++++ Listed records ++++
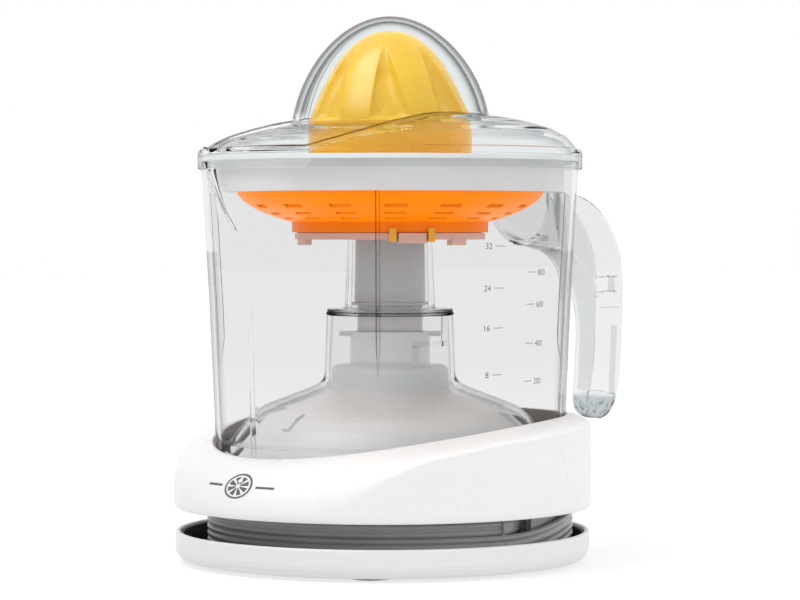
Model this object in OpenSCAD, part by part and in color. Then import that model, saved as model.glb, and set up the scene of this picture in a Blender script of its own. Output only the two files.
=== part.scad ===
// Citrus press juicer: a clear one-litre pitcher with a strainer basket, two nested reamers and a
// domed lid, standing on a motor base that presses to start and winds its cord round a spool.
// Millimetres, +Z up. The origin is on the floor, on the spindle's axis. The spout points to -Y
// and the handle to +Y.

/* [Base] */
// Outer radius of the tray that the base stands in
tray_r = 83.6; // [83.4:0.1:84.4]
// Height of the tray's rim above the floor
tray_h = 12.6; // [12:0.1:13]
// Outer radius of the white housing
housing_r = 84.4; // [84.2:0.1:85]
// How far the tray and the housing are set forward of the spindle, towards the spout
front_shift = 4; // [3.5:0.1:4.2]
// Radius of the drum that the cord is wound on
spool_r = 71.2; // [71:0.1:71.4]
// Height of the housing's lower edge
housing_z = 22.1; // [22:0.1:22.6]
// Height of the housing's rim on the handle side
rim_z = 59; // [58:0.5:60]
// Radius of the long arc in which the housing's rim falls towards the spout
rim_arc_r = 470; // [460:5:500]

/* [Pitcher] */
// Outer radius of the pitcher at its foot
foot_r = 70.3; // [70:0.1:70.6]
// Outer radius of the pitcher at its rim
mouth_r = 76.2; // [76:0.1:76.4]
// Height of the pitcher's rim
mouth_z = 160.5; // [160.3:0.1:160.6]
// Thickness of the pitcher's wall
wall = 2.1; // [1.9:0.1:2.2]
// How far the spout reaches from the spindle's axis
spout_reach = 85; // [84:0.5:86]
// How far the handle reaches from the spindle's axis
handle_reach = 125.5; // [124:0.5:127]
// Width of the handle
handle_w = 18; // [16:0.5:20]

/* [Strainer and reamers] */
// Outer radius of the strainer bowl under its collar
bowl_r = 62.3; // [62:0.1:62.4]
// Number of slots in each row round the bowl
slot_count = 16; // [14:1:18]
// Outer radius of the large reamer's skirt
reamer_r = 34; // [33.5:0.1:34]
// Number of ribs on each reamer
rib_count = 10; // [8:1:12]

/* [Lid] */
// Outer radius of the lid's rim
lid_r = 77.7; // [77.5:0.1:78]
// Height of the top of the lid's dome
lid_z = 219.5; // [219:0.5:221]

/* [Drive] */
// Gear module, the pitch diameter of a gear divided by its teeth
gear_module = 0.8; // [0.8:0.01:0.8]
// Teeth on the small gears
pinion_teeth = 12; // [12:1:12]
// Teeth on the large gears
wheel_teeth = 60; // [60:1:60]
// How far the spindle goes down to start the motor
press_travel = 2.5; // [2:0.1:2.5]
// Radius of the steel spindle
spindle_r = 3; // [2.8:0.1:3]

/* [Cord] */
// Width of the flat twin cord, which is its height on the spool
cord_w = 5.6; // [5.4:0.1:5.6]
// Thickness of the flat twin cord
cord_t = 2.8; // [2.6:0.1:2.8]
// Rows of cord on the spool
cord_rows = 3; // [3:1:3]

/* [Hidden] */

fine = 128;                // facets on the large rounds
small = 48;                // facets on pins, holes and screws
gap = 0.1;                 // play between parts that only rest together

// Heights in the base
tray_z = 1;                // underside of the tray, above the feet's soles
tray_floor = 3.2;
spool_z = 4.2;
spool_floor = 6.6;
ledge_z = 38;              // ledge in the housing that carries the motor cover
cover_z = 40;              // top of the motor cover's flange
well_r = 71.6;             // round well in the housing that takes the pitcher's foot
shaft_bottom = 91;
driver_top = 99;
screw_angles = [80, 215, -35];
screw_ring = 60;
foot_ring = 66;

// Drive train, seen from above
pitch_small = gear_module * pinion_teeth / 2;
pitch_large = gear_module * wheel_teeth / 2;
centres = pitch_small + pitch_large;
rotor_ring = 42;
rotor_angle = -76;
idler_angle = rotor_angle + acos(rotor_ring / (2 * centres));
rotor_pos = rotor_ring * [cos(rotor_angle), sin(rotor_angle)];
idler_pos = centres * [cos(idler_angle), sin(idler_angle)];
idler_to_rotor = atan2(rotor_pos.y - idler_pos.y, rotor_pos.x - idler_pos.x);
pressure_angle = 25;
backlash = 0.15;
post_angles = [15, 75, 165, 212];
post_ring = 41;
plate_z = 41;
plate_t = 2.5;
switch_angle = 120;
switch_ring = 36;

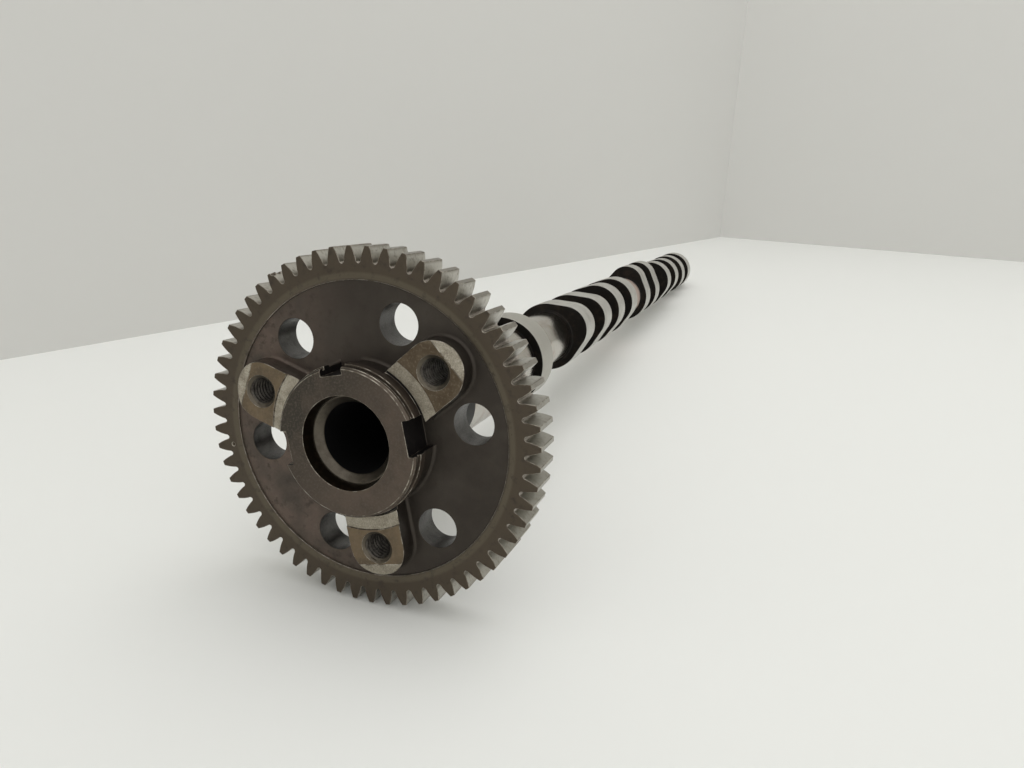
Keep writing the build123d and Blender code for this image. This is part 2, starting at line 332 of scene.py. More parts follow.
++++
(Task):
Starting with the first line of the records, repeat every line up to and including the one containing "rim_arc_r = 470; // [460:5:500]", and nothing else.

(Final result):
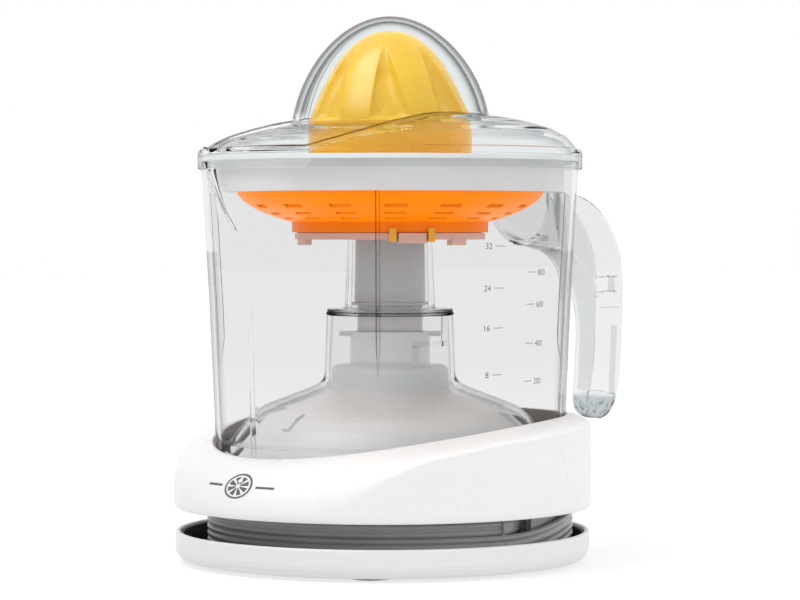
Model this object in OpenSCAD, part by part and in color. Then import that model, saved as model.glb, and set up the scene of this picture in a Blender script of its own. Output only the two files.
=== part.scad ===
// Citrus press juicer: a clear one-litre pitcher with a strainer basket, two nested reamers and a
// domed lid, standing on a motor base that presses to start and winds its cord round a spool.
// Millimetres, +Z up. The origin is on the floor, on the spindle's axis. The spout points to -Y
// and the handle to +Y.

/* [Base] */
// Outer radius of the tray that the base stands in
tray_r = 83.6; // [83.4:0.1:84.4]
// Height of the tray's rim above the floor
tray_h = 12.6; // [12:0.1:13]
// Outer radius of the white housing
housing_r = 84.4; // [84.2:0.1:85]
// How far the tray and the housing are set forward of the spindle, towards the spout
front_shift = 4; // [3.5:0.1:4.2]
// Radius of the drum that the cord is wound on
spool_r = 71.2; // [71:0.1:71.4]
// Height of the housing's lower edge
housing_z = 22.1; // [22:0.1:22.6]
// Height of the housing's rim on the handle side
rim_z = 59; // [58:0.5:60]
// Radius of the long arc in which the housing's rim falls towards the spout
rim_arc_r = 470; // [460:5:500]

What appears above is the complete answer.